**BRIEF:** Go through the listing and copy each line with the string "behind".
--------
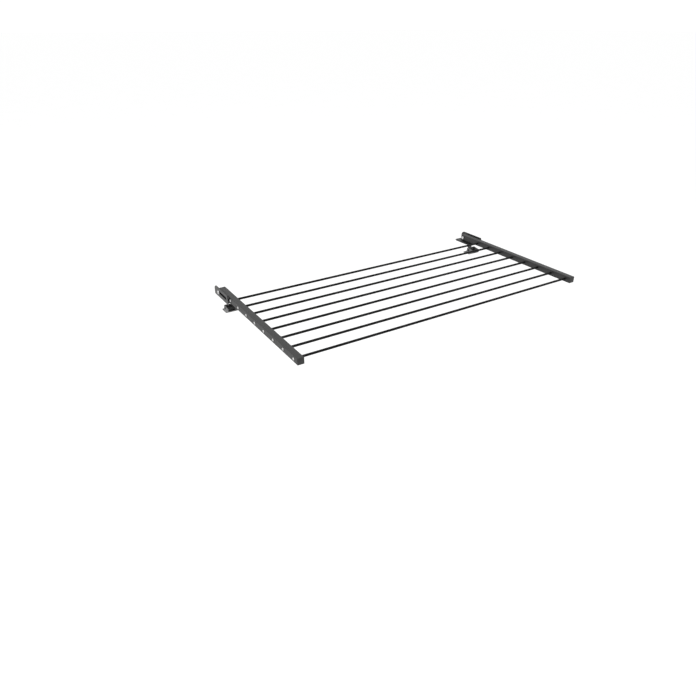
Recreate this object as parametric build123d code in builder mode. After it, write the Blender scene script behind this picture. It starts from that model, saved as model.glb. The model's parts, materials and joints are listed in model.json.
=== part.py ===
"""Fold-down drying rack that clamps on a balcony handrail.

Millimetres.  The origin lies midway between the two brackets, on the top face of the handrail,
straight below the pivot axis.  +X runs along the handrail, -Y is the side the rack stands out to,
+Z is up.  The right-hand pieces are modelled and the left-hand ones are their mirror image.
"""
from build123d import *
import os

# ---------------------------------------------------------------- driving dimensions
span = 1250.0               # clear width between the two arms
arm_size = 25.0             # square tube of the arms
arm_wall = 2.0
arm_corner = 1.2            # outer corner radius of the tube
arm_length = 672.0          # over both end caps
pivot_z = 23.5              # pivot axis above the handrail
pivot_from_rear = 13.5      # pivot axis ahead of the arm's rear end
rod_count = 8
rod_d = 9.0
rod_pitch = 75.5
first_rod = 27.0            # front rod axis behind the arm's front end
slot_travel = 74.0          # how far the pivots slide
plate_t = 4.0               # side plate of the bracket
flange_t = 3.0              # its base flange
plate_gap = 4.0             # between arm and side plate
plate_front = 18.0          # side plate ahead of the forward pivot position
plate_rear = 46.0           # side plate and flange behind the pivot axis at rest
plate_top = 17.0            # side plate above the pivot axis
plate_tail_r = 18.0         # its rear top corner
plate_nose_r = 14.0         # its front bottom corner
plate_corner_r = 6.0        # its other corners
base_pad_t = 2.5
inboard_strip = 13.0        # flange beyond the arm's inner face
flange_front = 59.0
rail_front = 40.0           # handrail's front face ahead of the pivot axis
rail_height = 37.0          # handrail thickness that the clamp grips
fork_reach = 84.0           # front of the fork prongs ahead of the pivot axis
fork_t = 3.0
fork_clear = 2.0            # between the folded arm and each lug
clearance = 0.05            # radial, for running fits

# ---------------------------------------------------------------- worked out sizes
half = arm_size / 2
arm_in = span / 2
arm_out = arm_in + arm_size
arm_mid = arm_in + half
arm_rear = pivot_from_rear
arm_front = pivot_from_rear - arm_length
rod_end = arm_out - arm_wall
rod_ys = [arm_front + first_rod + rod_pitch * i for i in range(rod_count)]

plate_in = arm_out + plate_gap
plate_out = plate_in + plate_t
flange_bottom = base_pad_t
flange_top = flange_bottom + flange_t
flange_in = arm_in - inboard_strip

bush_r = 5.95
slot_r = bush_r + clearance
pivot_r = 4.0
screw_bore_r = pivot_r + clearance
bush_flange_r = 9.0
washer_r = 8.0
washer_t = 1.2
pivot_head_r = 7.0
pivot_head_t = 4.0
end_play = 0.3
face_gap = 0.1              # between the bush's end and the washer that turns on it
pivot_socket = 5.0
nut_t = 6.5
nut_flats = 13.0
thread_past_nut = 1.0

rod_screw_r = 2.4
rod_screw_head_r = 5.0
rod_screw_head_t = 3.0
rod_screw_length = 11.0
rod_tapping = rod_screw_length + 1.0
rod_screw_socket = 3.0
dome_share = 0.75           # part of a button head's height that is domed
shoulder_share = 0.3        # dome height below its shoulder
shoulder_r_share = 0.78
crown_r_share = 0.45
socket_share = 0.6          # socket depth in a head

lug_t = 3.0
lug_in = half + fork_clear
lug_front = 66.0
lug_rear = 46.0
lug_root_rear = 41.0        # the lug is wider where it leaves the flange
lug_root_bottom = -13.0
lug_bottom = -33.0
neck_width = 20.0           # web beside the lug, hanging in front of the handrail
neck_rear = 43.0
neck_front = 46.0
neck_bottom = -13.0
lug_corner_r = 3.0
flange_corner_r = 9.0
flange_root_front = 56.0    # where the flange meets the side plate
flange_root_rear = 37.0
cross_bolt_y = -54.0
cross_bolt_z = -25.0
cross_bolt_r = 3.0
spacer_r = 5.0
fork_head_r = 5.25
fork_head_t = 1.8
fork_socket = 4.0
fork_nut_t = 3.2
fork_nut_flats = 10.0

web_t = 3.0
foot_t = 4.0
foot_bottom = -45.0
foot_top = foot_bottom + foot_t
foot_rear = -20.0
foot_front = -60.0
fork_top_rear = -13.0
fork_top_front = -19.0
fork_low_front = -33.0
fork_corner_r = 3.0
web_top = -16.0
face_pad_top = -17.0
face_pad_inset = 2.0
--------
**ANSWER BELOW:**
Recreate this object as parametric build123d code in builder mode. After it, write the Blender scene script behind this picture. It starts from that model, saved as model.glb. The model's parts, materials and joints are listed in model.json.
first_rod = 27.0            # front rod axis behind the arm's front end
plate_rear = 46.0           # side plate and flange behind the pivot axis at rest